3. The ProActive Intelligence (PAINT) program sought to study the dynamics of complex intelligence targets (inclusive of but not solely terrorist organizations) by using a modelbased approach to elucidate patterns of causal relationships that are indicative of nefarious activity. The program, which concluded in early January 2009, integrated several modeling technologies in a first-generation proof-of-concept system.

4. Knowledge Discovery and Dissemination (KDD) -- The goal of the KDD program is to invest in research and technology that will greatly enhance the ability of analysts to collaboratively evaluate and utilize data from multiple, massive data sets in order to generate high quality, accurate, and timely intelligence. The research of KDD is primarily focused on link analysis and graphs as well as techniques to improve and measure collaboration between IC analysts.
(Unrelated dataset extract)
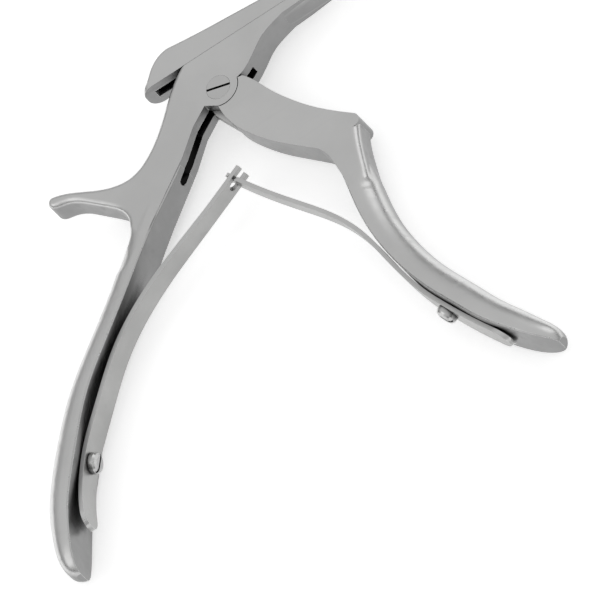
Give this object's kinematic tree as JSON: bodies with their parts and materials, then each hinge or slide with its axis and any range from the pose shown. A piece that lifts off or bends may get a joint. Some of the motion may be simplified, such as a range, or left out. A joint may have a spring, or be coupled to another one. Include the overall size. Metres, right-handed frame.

As such, KDD rarely supports research using pattern based data mining techniques as defined in the Data Mining Reporting Act.

  • In FY06-FY07, there was a KDD sponsored research project that met the reporting criteria of an "activity to . . . develop data mining" in the Act. The project attempted to match known patterns of entity deception in lawfully collected foreign data bases. This project was completed in early 2008 and was included in last year's report. With the completion of this project in 2008, there are currently no research projects supported by KDD that meet the reporting criteria of the Data Mining Reporting Act.
  • BLACKBOOK --  the BLACKBOOK capability was developed under the KDD program to provide an infrastructure using a service oriented architecture (SOA) approach for data analysis. The infrastructure does not do any data analysis or data mining per se but rather provides a convenient and organized way for other services6 to be run that do data analysis.


6 Services -- Typical services include graphical analysis and manipulation, workflow logging, analyst annotation, searching data bases for specific words, names, etc., and formatting data.